Output the data that follows exactly, line for line.

### INFORMATION PROVIDED:
• • • • •

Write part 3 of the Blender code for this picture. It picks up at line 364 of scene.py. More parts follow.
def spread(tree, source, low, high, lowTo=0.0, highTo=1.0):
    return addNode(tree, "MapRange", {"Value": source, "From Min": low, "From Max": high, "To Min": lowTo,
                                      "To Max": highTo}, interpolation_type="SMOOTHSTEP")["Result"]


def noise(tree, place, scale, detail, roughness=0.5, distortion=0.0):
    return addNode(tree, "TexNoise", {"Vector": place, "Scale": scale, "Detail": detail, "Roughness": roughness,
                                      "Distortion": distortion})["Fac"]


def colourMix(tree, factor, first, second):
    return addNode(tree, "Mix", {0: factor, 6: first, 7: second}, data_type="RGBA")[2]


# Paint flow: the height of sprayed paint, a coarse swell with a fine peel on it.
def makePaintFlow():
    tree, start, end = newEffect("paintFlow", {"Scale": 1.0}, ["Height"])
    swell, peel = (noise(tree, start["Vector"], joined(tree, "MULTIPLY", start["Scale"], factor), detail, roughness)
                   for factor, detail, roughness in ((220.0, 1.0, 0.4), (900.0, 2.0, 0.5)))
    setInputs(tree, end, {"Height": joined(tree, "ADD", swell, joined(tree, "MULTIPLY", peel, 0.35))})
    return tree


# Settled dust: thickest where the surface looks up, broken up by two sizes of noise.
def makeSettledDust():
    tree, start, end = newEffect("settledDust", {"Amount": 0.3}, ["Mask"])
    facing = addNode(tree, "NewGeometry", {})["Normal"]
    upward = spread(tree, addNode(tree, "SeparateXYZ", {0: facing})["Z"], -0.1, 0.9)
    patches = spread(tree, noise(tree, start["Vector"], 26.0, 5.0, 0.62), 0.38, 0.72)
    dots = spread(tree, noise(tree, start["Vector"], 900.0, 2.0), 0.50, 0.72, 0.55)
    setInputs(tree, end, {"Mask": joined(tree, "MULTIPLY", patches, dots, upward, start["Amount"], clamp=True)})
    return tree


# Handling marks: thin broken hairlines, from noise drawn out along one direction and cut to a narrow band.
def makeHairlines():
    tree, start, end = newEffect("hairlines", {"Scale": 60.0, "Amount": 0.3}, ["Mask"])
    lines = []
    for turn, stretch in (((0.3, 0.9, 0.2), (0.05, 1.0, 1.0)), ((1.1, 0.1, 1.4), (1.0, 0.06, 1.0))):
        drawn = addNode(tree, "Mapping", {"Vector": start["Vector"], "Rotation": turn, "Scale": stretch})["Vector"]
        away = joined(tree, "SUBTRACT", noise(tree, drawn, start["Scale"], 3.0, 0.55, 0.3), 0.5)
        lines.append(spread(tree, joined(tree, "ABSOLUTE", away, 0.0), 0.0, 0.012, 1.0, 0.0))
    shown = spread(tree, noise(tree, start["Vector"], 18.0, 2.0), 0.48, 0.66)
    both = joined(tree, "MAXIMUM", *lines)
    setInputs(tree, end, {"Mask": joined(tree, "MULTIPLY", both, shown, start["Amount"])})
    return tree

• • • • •

### CORRECT RESPONSE:
Write part 3 of the Blender code for this picture. It picks up at line 364 of scene.py. More parts follow.
def spread(tree, source, low, high, lowTo=0.0, highTo=1.0):
    return addNode(tree, "MapRange", {"Value": source, "From Min": low, "From Max": high, "To Min": lowTo,
                                      "To Max": highTo}, interpolation_type="SMOOTHSTEP")["Result"]


def noise(tree, place, scale, detail, roughness=0.5, distortion=0.0):
    return addNode(tree, "TexNoise", {"Vector": place, "Scale": scale, "Detail": detail, "Roughness": roughness,
                                      "Distortion": distortion})["Fac"]


def colourMix(tree, factor, first, second):
    return addNode(tree, "Mix", {0: factor, 6: first, 7: second}, data_type="RGBA")[2]


# Paint flow: the height of sprayed paint, a coarse swell with a fine peel on it.
def makePaintFlow():
    tree, start, end = newEffect("paintFlow", {"Scale": 1.0}, ["Height"])
    swell, peel = (noise(tree, start["Vector"], joined(tree, "MULTIPLY", start["Scale"], factor), detail, roughness)
                   for factor, detail, roughness in ((220.0, 1.0, 0.4), (900.0, 2.0, 0.5)))
    setInputs(tree, end, {"Height": joined(tree, "ADD", swell, joined(tree, "MULTIPLY", peel, 0.35))})
    return tree


# Settled dust: thickest where the surface looks up, broken up by two sizes of noise.
def makeSettledDust():
    tree, start, end = newEffect("settledDust", {"Amount": 0.3}, ["Mask"])
    facing = addNode(tree, "NewGeometry", {})["Normal"]
    upward = spread(tree, addNode(tree, "SeparateXYZ", {0: facing})["Z"], -0.1, 0.9)
    patches = spread(tree, noise(tree, start["Vector"], 26.0, 5.0, 0.62), 0.38, 0.72)
    dots = spread(tree, noise(tree, start["Vector"], 900.0, 2.0), 0.50, 0.72, 0.55)
    setInputs(tree, end, {"Mask": joined(tree, "MULTIPLY", patches, dots, upward, start["Amount"], clamp=True)})
    return tree


# Handling marks: thin broken hairlines, from noise drawn out along one direction and cut to a narrow band.
def makeHairlines():
    tree, start, end = newEffect("hairlines", {"Scale": 60.0, "Amount": 0.3}, ["Mask"])
    lines = []
    for turn, stretch in (((0.3, 0.9, 0.2), (0.05, 1.0, 1.0)), ((1.1, 0.1, 1.4), (1.0, 0.06, 1.0))):
        drawn = addNode(tree, "Mapping", {"Vector": start["Vector"], "Rotation": turn, "Scale": stretch})["Vector"]
        away = joined(tree, "SUBTRACT", noise(tree, drawn, start["Scale"], 3.0, 0.55, 0.3), 0.5)
        lines.append(spread(tree, joined(tree, "ABSOLUTE", away, 0.0), 0.0, 0.012, 1.0, 0.0))
    shown = spread(tree, noise(tree, start["Vector"], 18.0, 2.0), 0.48, 0.66)
    both = joined(tree, "MAXIMUM", *lines)
    setInputs(tree, end, {"Mask": joined(tree, "MULTIPLY", both, shown, start["Amount"])})
    return tree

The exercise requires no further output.